A juxtaposition of sweetness and cruelty
What kind of story can a filmmaker tell in roughly eleven minutes? In writer and director Jordan Larsen’s case, a compelling tale of a girl’s deteriorating relationship with her mother. From the opening scenes of a mother and daughter fighting in front of a small girl to the slap wringing out right before the flash of the title, this film envelopes a juxtaposition of sweetness and cruelty.
Because American Honey intersperses three different points in a young woman’s life, I spent the first few minutes trying to figure out who was who and what was happening. But once I wrapped my mind around the timeline, I was drawn into Sammy’s three-fold story. The toddler curling up to her unhappy mother in search of a place to stay. The teenager whose mother tenderly helped apply lipstick one minute and the next allowed a man to grope her daughter without a word. The woman who went back, but realized she could never take any of it back.
A few other minor characters float into the scenes, but they are there mainly to highlight Sammy’s situation: the coaches who pull her from a basketball game to take a phone call, the bartender who worriedly helps Sammy load her mom into the truck after a night of overindulgence. However, the heart – or sometimes lack thereof – is between Sammy and her mom, Jill.

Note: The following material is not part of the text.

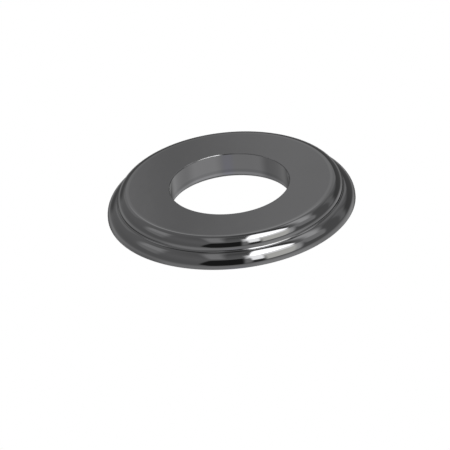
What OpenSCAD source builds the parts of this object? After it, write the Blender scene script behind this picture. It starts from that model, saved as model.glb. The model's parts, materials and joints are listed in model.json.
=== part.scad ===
// Shower arm flange: a low ring that slides along a shower arm and hides the hole in the wall.
// It is turned in one piece. Z = 0 is the wall and +Z points into the room, along the arm.

/* [Lower tier] */
// Outer diameter of the ring, at the wall
outer_d = 45; // [43:0.5:55]
// Height of the straight foot under the lower round
foot_h = 0.35; // [0.3:0.05:1]
// Radius of the lower quarter round
lower_round = 2.3; // [1.8:0.05:2.6]
// Radius that breaks the foot's edge at the wall
foot_break = 0.17; // [0.05:0.01:0.25]

/* [Upper tier] */
// How far the upper tier's wall stands back from the foot's
step_w = 2.075; // [1.5:0.025:3]
// Height of the straight wall between the step fillet and the upper round
wall_h = 0.1; // [0.05:0.05:2]
// Radius of the upper quarter round
upper_round = 1.85; // [0.5:0.05:2.5]
// Radius of the fillet in the step between the tiers
step_fillet = 0.31; // [0.1:0.01:0.4]

/* [Bore] */
// Diameter of the straight bore, with room for an arm of 21.3 mm
bore_d = 21.8; // [16:0.1:26]
// Radius that breaks the bore's edge in the flat front
front_break = 0.15; // [0.05:0.05:0.5]
// Radius that eases the bore's edge at the wall
wall_round = 0.7; // [0.2:0.05:1]

/* [Back] */
// Depth of the ring-shaped relief in the back
relief_depth = 1.5; // [0.5:0.1:1.8]
// Width of the flat seat inside the rim
seat_w = 2.8; // [2:0.1:4]
// Thickness of the collar between the bore and the relief
collar_w = 2.2; // [1.5:0.1:3]
// Radius in the inner corners of the relief
relief_fillet = 0.5; // [0.1:0.05:0.5]
// Radius that breaks the relief's edges at the wall
edge_break = 0.1; // [0.05:0.05:0.3]

/* [Hidden] */
$fn = 240;

// How far a cut runs past the face that it opens
over = 1;
// How far the step fillet's circle sinks into what it touches, so that rounding leaves no gap
dip = 0.00002;

outer_r = outer_d / 2;
upper_r = outer_r - step_w;
bore_r = bore_d / 2;

// Centre of the lower round
lower_x = outer_r - lower_round;

// Centre of the step fillet, which touches the upper tier's wall and the lower round
fillet_x = upper_r + step_fillet;
// Its distance outside the lower round's centre, or none where the ledge is flat
offset_x = max(fillet_x - lower_x, 0);
fillet_z = foot_h + sqrt(pow(lower_round + step_fillet, 2) - pow(offset_x, 2)) - dip;
flange_h = fillet_z + wall_h + upper_round;

relief_in_r = bore_r + collar_w;
relief_out_r = outer_r - seat_w;

// What a corner loses when it is rounded; the round's centre is the origin
module corner_waste(r) {
    difference() {
        square(r + over);
        circle(r);
    }
}

module lower_tier() {
    difference() {
        square([outer_r, foot_h + lower_round]);
        translate([lower_x, foot_h]) corner_waste(lower_round);
        translate([outer_r - foot_break, foot_break]) mirror([0, 1]) corner_waste(foot_break);
    }
}

module upper_tier() {
    difference() {
        square([upper_r, flange_h]);
        translate([upper_r - upper_round, flange_h - upper_round]) corner_waste(upper_round);
    }
}

// The slanted side joins the two centres, so it crosses both rounds where they touch
module step_fill() {
    difference() {
        polygon([
            [upper_r - over, foot_h],
            [fillet_x - offset_x, foot_h],
            [fillet_x, fillet_z],
            [upper_r - over, fillet_z],
        ]);
        translate([fillet_x, fillet_z]) circle(step_fillet);
    }
}

module bore() {
    translate([0, -over]) square([bore_r, flange_h + 2 * over]);
    translate([bore_r + front_break, flange_h - front_break]) mirror([1, 0]) corner_waste(front_break);
    translate([bore_r + wall_round, wall_round]) rotate(180) corner_waste(wall_round);
}

module relief() {
    difference() {
        translate([relief_in_r, -over]) square([relief_out_r - relief_in_r, relief_depth + over]);
        translate([relief_out_r - relief_fillet, relief_depth - relief_fillet]) corner_waste(relief_fillet);
        translate([relief_in_r + relief_fillet, relief_depth - relief_fillet])
            mirror([1, 0]) corner_waste(relief_fillet);
    }
    translate([relief_out_r + edge_break, edge_break]) rotate(180) corner_waste(edge_break);
    translate([relief_in_r - edge_break, edge_break]) mirror([0, 1]) corner_waste(edge_break);
}

// Half of the ring's section: X is the distance from the axis and Y the height above the wall
module section() {
    difference() {
        union() {
            lower_tier();
            upper_tier();
            step_fill();
        }
        bore();
        relief();
    }
}

module flange() {
    color([0.30, 0.30, 0.32]) rotate_extrude() section();
}

flange();
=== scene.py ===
import json
import math
import bpy
import numpy as np
from mathutils import Matrix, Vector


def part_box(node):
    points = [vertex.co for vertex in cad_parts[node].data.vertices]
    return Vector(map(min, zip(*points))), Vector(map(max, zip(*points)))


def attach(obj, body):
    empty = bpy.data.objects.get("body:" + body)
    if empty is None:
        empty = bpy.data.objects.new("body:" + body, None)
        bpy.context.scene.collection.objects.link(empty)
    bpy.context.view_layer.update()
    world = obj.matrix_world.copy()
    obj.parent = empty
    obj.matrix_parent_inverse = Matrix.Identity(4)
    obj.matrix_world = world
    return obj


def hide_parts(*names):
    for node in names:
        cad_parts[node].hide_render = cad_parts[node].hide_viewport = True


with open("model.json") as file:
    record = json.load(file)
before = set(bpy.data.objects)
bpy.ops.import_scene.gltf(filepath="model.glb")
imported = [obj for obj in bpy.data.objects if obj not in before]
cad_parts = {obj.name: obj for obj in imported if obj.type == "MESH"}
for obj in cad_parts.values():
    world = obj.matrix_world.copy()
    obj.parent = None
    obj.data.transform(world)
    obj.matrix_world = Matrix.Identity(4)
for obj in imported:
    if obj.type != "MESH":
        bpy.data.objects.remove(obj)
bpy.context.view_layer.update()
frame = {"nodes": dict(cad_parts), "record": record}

print("frame loaded, nodes:", sorted(frame["nodes"]))

millimetre = 0.001   # in metres, the unit of every object here


def addObject(name, data):
    thing = bpy.data.objects.new(name, data)
    bpy.context.scene.collection.objects.link(thing)
    return thing


# The camera looks down at the ring from the front, with a small roll; lengths in metres
cameraSetup = {
    "elevation": 29.85,             # degrees above the horizon
    "roll": 5.90,                   # degrees, the ring's right side comes up
    "pixelsPerMetre": 5529.5,       # at the ring's own origin
    "imageSide": 450,
    "originAt": (231.71, 206.78),   # where the ring's own origin falls in the image, in pixels
    "distance": 1.36,
    "clip": (0.005, 5),
}


def makeCamera(setup):
    # Axes of a level camera, then turned about the line of sight
    lift, roll = math.radians(setup["elevation"]), math.radians(setup["roll"])
    back = np.array([0, -math.cos(lift), math.sin(lift)])
    levelRight = np.array([1.0, 0, 0])
    levelUp = np.array([0, math.sin(lift), math.cos(lift)])
    right = math.cos(roll) * levelRight - math.sin(roll) * levelUp
    up = math.sin(roll) * levelRight + math.cos(roll) * levelUp
    half = setup["imageSide"] / 2
    acrossShift = (half - setup["originAt"][0]) / setup["pixelsPerMetre"]
    upShift = (setup["originAt"][1] - half) / setup["pixelsPerMetre"]
    place = back * setup["distance"] + right * acrossShift + up * upShift
    data = bpy.data.cameras.new("photoCamera")
    data.angle = 2 * math.atan(half / setup["pixelsPerMetre"] / setup["distance"])
    data.clip_start, data.clip_end = setup["clip"]
    camera = addObject("photoCamera", data)
    matrix = np.eye(4)
    matrix[:3, 0], matrix[:3, 1], matrix[:3, 2], matrix[:3, 3] = right, up, back, place
    camera.matrix_world = Matrix(matrix.tolist())
    bpy.context.scene.camera = camera


makeCamera(cameraSetup)
print("camera made")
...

The camera work also emphasizes Sammy’s emotions. Our first glimpse of her as a young woman is of her crying in her car’s rear view mirror, as she is returns home. Another on the basketball court shows Sammy and the other players running back and forth until Sammy hits the wall. And the last scene where Sammy walks out of the old trailer and into the light leaves the viewer with a sense of hope that maybe her life will be different. Follow that up with the haunting “Horses Are Faster” playing during the credits, and it’s hard to believe the range of emotions a film can capture so expressively in such a short time.